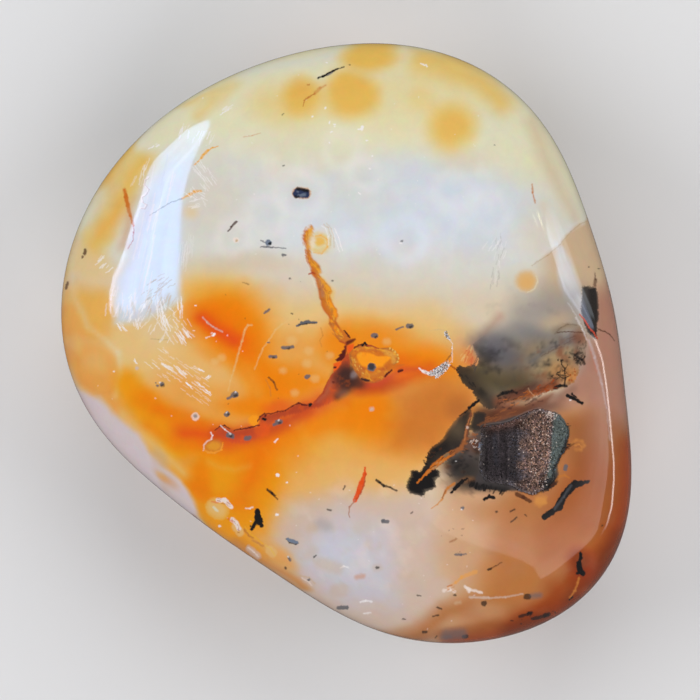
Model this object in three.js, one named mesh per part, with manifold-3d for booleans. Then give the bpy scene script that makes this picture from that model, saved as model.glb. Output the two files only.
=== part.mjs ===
// A polished carnelian palm stone, in millimetres, +Z up, lying on its ground flat.
// The stone is one freeform pebble: a crown above a girdle, a shallower back below it.
// A natural pocket opens in the crown, and a crust of small quartz crystals lines it.
import * as THREE from "three";
import { mergeVertices } from "three/addons/utils/BufferGeometryUtils.js";
import Module from "manifold-3d";

const wasm = await Module();
wasm.setup();

// The rim seen from above: its distance from the crown's axis, every 20 degrees from +X.
const RIM_RADII = [
  25.9, 25.5, 27.2, 29.6, 30.2, 29.8, 29.8, 30.2, 30.3,
  29.4, 26.8, 24.1, 23.6, 25.7, 29.8, 32.9, 33.0, 28.7,
];
const CROWN_AXIS = { x: 1.4, y: -0.2 };

// Heights over the surface that the stone lies on.
const THICKNESS = 24;
const GIRDLE_HEIGHT = 11.4;
const GIRDLE_TILT = { height: 0.9, azimuth: 130 };
const GIRDLE_WAVE = { height: 0.45, azimuth: 25 };
const GROUND_OFF = 0.5; // how much of the back the flat has taken off
const FLAT_BLEND = 0.12; // half the height over which the flat fades into the back

// How square the profile is: 2 is an ellipse, and 3 has a flat face and a tight shoulder.
const CROWN_SHOULDER = { mean: 2.75, swing: 0.7, azimuth: -15 };
const BACK_SHOULDER = { mean: 2.3, swing: 0.15, azimuth: 60 };

// The pocket: its mouth seen from above, every 36 degrees, and its depth.
const POCKET = {
  x: 17.1,
  y: -10.7,
  radii: [3.9, 4.8, 4.2, 3.6, 4.7, 4.0, 4.5, 3.5, 4.0, 3.9],
  depth: 2.8,
  deeperTowardsLeft: 0.17, // mm of depth for each mm along -X
  wallPower: 4.5,
  floorPower: 0.6,
};

// The crust that lines the pocket.
const CRUST = {
  sideGap: 0.5,
  underGap: 0.4,
  reach: 0.93, // how far up the wall it grows, as a share of its own radius
  thickness: 0.45,
  crystalHeight: 0.6,
  unevenness: 0.3, // how far a crystal's corners stray, as a share of its cell
  rings: 8,
  sectors: 22,
};

// Open pits in the polish: centre, length, width, the way they run, and depth.
const PITS = [
  { x: 9.0, y: -2.7, length: 3.6, width: 1.2, azimuth: 38, depth: 0.6 },
  { x: 9.9, y: 0.2, length: 3.0, width: 0.8, azimuth: 110, depth: 0.5 },
  { x: -4.2, y: 14.4, length: 2.1, width: 1.5, azimuth: -10, depth: 0.5 },
  { x: -7.3, y: 9.5, length: 2.2, width: 1.1, azimuth: 10, depth: 0.4 },
  { x: -10.8, y: 11.2, length: 1.3, width: 0.9, azimuth: 40, depth: 0.35 },
  { x: -3.6, y: 2.0, length: 2.4, width: 0.8, azimuth: 5, depth: 0.35 },
  { x: -10.8, y: -5.0, length: 1.7, width: 1.0, azimuth: 25, depth: 0.4 },
  { x: -8.4, y: -16.9, length: 2.4, width: 1.3, azimuth: 100, depth: 0.5 },
];

// How finely the solids are faceted.
const SECTORS = 72;
const CROWN_RINGS = 24;
const BACK_RINGS = 19;
const RING_CROWDING = 1.5; // above 1, rings close up towards the girdle
const PIT_SEGMENTS = { around: 10, down: 6 };

const radians = THREE.MathUtils.degToRad;

// The radius of a closed loop at an azimuth, from radii at equal steps: the smoothest wave through them all.
function loopRadius(radii, azimuth) {
  const count = radii.length;
  return radii.reduce((sum, radius, i) => {
    const away = azimuth - (2 * Math.PI * i) / count;
    const half = Math.sin(away / 2);
    if (Math.abs(half) < 1e-9) return sum + radius;
    const weight = (Math.sin((count * away) / 2) * Math.cos(away / 2)) / (count * half);
    return sum + radius * weight;
  }, 0);
}

// A value that swings once round the stone, highest at its own azimuth.
const swung = ({ mean, swing, azimuth }, at) =>
  mean + swing * Math.cos(at - radians(azimuth));

function girdleHeight(azimuth) {
  const tilt = GIRDLE_TILT.height * Math.cos(azimuth - radians(GIRDLE_TILT.azimuth));
  const wave = GIRDLE_WAVE.height * Math.cos(2 * (azimuth - radians(GIRDLE_WAVE.azimuth)));
  return GIRDLE_HEIGHT + tilt + wave;
}

// The share of the full height left at a share of the rim's radius.
const profile = (share, power) => Math.pow(Math.max(0, 1 - Math.pow(share, power)), 1 / power);

function crownHeight(azimuth, share) {
  const girdle = girdleHeight(azimuth);
  return girdle + (THICKNESS - girdle) * profile(share, swung(CROWN_SHOULDER, azimuth));
}

// The back is a shallower dome that dips below the surface, and the ground flat cuts it there.
function backHeight(azimuth, share) {
  const girdle = girdleHeight(azimuth);
  const dome = girdle - (girdle + GROUND_OFF) * profile(share, swung(BACK_SHOULDER, azimuth));
  if (dome <= -FLAT_BLEND) return 0;
  if (dome >= FLAT_BLEND) return dome;
  return (dome + FLAT_BLEND) ** 2 / (4 * FLAT_BLEND);
}

function crownHeightAt(x, y) {
  const azimuth = Math.atan2(y - CROWN_AXIS.y, x - CROWN_AXIS.x);
  const away = Math.hypot(y - CROWN_AXIS.y, x - CROWN_AXIS.x);
  return crownHeight(azimuth, away / loopRadius(RIM_RADII, azimuth));
}

// A closed skin from a first point, rings of points from there outwards and on, and a last point.
function closedSkin(first, rings, last) {
  const points = [first, ...rings.flat(), last];
  const size = rings[0].length;
  const at = (ring, sector) => 1 + ring * size + (sector % size);
  const faces = [];
  for (let s = 0; s < size; s++) {
    faces.push(0, at(0, s), at(0, s + 1));
    for (let r = 0; r < rings.length - 1; r++) {
      faces.push(at(r, s), at(r + 1, s), at(r + 1, s + 1));
      faces.push(at(r, s), at(r + 1, s + 1), at(r, s + 1));
    }
    faces.push(at(rings.length - 1, s), points.length - 1, at(rings.length - 1, s + 1));
  }
  const geometry = new THREE.BufferGeometry().setFromPoints(points);
  geometry.setIndex(faces);
  return geometry;
}

const ringOf = (size, pointAt) =>
  Array.from({ length: size }, (_, s) => pointAt((2 * Math.PI * s) / size, s));

// One ring of the pebble: turn is 0 on the crown's axis and 1 at the girdle.
function pebbleRing(turn, shoulder, heightAt) {
  const angle = (Math.PI / 2) * (1 - Math.pow(1 - turn, RING_CROWDING));
  return ringOf(SECTORS, (azimuth) => {
    const share = Math.pow(Math.sin(angle), 2 / swung(shoulder, azimuth));
    const radius = share * loopRadius(RIM_RADII, azimuth);
    return new THREE.Vector3(
      CROWN_AXIS.x + radius * Math.cos(azimuth),
      CROWN_AXIS.y + radius * Math.sin(azimuth),
      heightAt(azimuth, share),
    );
  });
}

function pebble() {
  const rings = [];
  for (let r = 1; r <= CROWN_RINGS; r++)
    rings.push(pebbleRing(r / CROWN_RINGS, CROWN_SHOULDER, crownHeight));
  for (let r = BACK_RINGS - 1; r >= 1; r--)
    rings.push(pebbleRing(r / BACK_RINGS, BACK_SHOULDER, backHeight));
  const top = new THREE.Vector3(CROWN_AXIS.x, CROWN_AXIS.y, THICKNESS);
  const foot = new THREE.Vector3(CROWN_AXIS.x, CROWN_AXIS.y, 0);
  return closedSkin(top, rings, foot);
}

// Depth below the polish at a share of the mouth's radius: a bowl with a steep wall.
function pocketDepth(x, share, depth) {
  const bowl = Math.pow(Math.max(0, 1 - Math.pow(share, POCKET.wallPower)), POCKET.floorPower);
  return (depth + POCKET.deeperTowardsLeft * (POCKET.x - x)) * bowl;
}

// A point over the pocket, some way in from its mouth and down from the polish.
function pocketPoint(azimuth, share, sideGap, underGap) {
  const radius = share * (loopRadius(POCKET.radii, azimuth) - sideGap);
  const x = POCKET.x + radius * Math.cos(azimuth);
  const y = POCKET.y + radius * Math.sin(azimuth);
  return new THREE.Vector3(x, y, crownHeightAt(x, y) - pocketDepth(x, share, POCKET.depth - underGap));
}

// What the pocket takes out of the pebble, open well above the crown.
function pocketCutter() {
  const steps = 9;
  const around = 40;
  const clear = THICKNESS + 5;
  const rings = [];
  for (let r = steps - 1; r >= 0; r--) {
    const share = Math.cos((r / steps) * (Math.PI / 2));
    rings.unshift(ringOf(around, (azimuth) => pocketPoint(azimuth, share, 0, 0)));
  }
  const lip = rings[0].map((point) => point.clone().setZ(clear));
  const top = new THREE.Vector3(POCKET.x, POCKET.y, clear);
  return closedSkin(top, [lip, ...rings], pocketPoint(0, 0, 0, 0));
}

// A lens sunk in the polish, tilted with the crown there.
function pitCutter({ x, y, length, width, azimuth, depth }) {
  const slope = 0.5;
  const normal = new THREE.Vector3(
    crownHeightAt(x - slope, y) - crownHeightAt(x + slope, y),
    crownHeightAt(x, y - slope) - crownHeightAt(x, y + slope),
    2 * slope,
  ).normalize();
  const tilt = new THREE.Quaternion().setFromUnitVectors(new THREE.Vector3(0, 0, 1), normal);
  return new THREE.SphereGeometry(1, PIT_SEGMENTS.around, PIT_SEGMENTS.down)
    .rotateX(Math.PI / 2)
    .scale(length / 2, width / 2, depth)
    .rotateZ(radians(azimuth))
    .applyQuaternion(tilt)
    .translate(x, y, crownHeightAt(x, y));
}

function solidOf(geometry) {
  geometry.deleteAttribute("normal");
  geometry.deleteAttribute("uv");
  const merged = mergeVertices(geometry, 1e-4);
  return new wasm.Manifold(
    new wasm.Mesh({
      numProp: 3,
      vertProperties: merged.attributes.position.array,
      triVerts: new Uint32Array(merged.index.array),
    }),
  );
}

function geometryOf(solid) {
  const { vertProperties, triVerts } = solid.getMesh();
  const geometry = new THREE.BufferGeometry();
  geometry.setAttribute("position", new THREE.BufferAttribute(vertProperties, 3));
  geometry.setIndex(new THREE.BufferAttribute(triVerts, 1));
  return geometry;
}

function stone() {
  const cutters = [pocketCutter(), ...PITS.map(pitCutter)];
  return geometryOf(cutters.reduce((body, cutter) => body.subtract(solidOf(cutter)), solidOf(pebble())));
}

// A repeatable number from 0 to 1 for a ring and a sector.
function scatter(ring, sector, salt) {
  const wave = Math.sin(ring * 12.9898 + sector * 78.233 + salt * 37.719) * 43758.5453;
  return wave - Math.floor(wave);
}

// The crust: its underside follows the pocket, and each cell of its face rises to a crystal's point.
function crust() {
  const { rings, sectors, reach, thickness, crystalHeight, unevenness, sideGap, underGap } = CRUST;
  const up = new THREE.Vector3(0, 0, 1);
  const under = (ring, azimuth) => pocketPoint(azimuth, (reach * ring) / rings, sideGap, underGap);
  const face = (ring, azimuth) => {
    const stray = ring === 0 || ring === rings ? 0 : unevenness;
    const inwards = stray * (scatter(ring, azimuth, 1) - 0.5);
    const sideways = ((stray * 2 * Math.PI) / sectors) * (scatter(ring, azimuth, 2) - 0.5);
    return under(ring + inwards, azimuth + sideways).addScaledVector(up, thickness);
  };
  const points = [];
  const faces = [];
  const add = (point) => points.push(point) - 1;
  const turn = (sector) => (2 * Math.PI * (sector % sectors)) / sectors;
  const underCentre = add(under(0, 0));
  const faceCentre = add(face(0, 0));
  const ringIds = (pointAt) =>
    Array.from({ length: rings }, (_, r) =>
      Array.from({ length: sectors }, (__, s) => add(pointAt(r + 1, turn(s)))),
    );
  const underIds = ringIds(under);
  const faceIds = ringIds(face);
  for (let s = 0; s < sectors; s++) {
    const next = (s + 1) % sectors;
    faces.push(faceCentre, faceIds[0][s], faceIds[0][next]);
    faces.push(underCentre, underIds[0][next], underIds[0][s]);
    for (let r = 0; r < rings - 1; r++) {
      const cell = [faceIds[r][s], faceIds[r + 1][s], faceIds[r + 1][next], faceIds[r][next]];
      const weights = cell.map((_, i) => 0.4 + scatter(r, s, i));
      const total = weights.reduce((a, b) => a + b);
      const tip = new THREE.Vector3();
      cell.forEach((id, i) => tip.addScaledVector(points[id], weights[i] / total));
      tip.z += crystalHeight * (0.45 + 0.55 * scatter(r, s, 9));
      const apex = add(tip);
      cell.forEach((id, i) => faces.push(id, cell[(i + 1) % 4], apex));
      faces.push(underIds[r][s], underIds[r + 1][next], underIds[r + 1][s]);
      faces.push(underIds[r][s], underIds[r][next], underIds[r + 1][next]);
    }
    const [edge, below] = [faceIds[rings - 1], underIds[rings - 1]];
    faces.push(edge[s], below[s], below[next]);
    faces.push(edge[s], below[next], edge[next]);
  }
  const geometry = new THREE.BufferGeometry().setFromPoints(points);
  geometry.setIndex(faces);
  return geometry;
}

const chalcedony = new THREE.MeshStandardMaterial({ color: 0xdf9a58, roughness: 0.06, metalness: 0 });
const druse = new THREE.MeshStandardMaterial({ color: 0x5a4438, roughness: 0.3, metalness: 0 });

const palmStone = new THREE.Mesh(stone(), chalcedony);
palmStone.name = "palm_stone";
const quartzCrust = new THREE.Mesh(crust(), druse);
quartzCrust.name = "quartz_crust";

// The origin is under the middle of the stone's box, on the surface that it lies on.
const box = new THREE.Box3().setFromBufferAttribute(palmStone.geometry.getAttribute("position"));
const middle = box.getCenter(new THREE.Vector3());
const part = new THREE.Group();
part.add(palmStone, quartzCrust);
for (const mesh of part.children) mesh.position.set(-middle.x, -middle.y, -box.min.z);

export default part;
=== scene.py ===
# %% [markdown]
# # A carnelian palm stone
# The real thing is one pebble of chalcedony, ground and polished by hand until it lies well in a palm.
# Its surface is a mirror, and nearly all that the eye sees is colour inside the stone: milky and honey
# clouds, an orange glow, rust-red healed cracks, and black inclusions. Only the crystal pocket is open.
# So this lesson spends little on form and much on colour: one fine skin carries painted clouds in its
# vertices, and the shader draws the sharp marks on top of them.

# %% Load the frame
import math
import bpy
import numpy as np
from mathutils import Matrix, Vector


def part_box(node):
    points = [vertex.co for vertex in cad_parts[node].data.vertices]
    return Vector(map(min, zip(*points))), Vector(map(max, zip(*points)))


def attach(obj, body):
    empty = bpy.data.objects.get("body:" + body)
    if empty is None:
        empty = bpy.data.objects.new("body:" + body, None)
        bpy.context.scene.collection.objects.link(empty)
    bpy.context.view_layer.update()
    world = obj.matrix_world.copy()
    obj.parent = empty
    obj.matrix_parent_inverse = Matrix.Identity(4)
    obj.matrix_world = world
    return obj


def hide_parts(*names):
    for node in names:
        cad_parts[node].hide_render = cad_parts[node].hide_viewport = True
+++
> TASK TO COMPLETE:
Starting at the line that contains "obj.matrix_world = world", output each remaining line of the listing, the last line included, exactly as it appears.

> TASK RESULT:
    obj.matrix_world = world
    return obj


def hide_parts(*names):
    for node in names:
        cad_parts[node].hide_render = cad_parts[node].hide_viewport = True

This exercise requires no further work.